Secure Interval Estimation for Event-Triggered Cyber-Physical Systems Under Stealthy Attacks

Abstract

This paper presents a secure interval estimation method for nonlinear cyber-physical systems (CPSs) suffering from adversary stealthy attacks. A dynamic event-triggered scheme (DETS) is deployed in the estimation framework to reduce the unnecessary waste of limited communication resources. Considering the cases of system information fully/partially known by adversary, a state estimator is constructed based on the event-triggered system output contained by adversary. A linear parameter-varying-based (LPV-based) technique is adopted to transform the augmented error dynamic with nonlinearities into an LPV form.
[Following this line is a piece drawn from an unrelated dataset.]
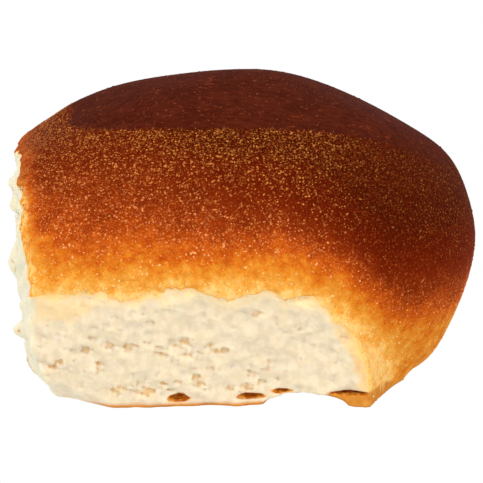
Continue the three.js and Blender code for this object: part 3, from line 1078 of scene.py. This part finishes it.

With considering the property of stealthy attacks, the amplitude-boundedness of attack signal is deduced, based on which a coordinated design criterion of DETS and observer is presented such that the augmented error dynamic is input-to-state stable with a prescribed $\ell _{\infty }$ performance. Then, a zonotope-based secure interval estimation algorithm is designed with considering the uncertainties induced by process disturbance, measurement noise, nonlinearities, DETS protocol, as well as malicious attacks. Finally, simulation results on a vehicle lateral dynamic system show the effectiveness and resilience of the proposed interval estimation method.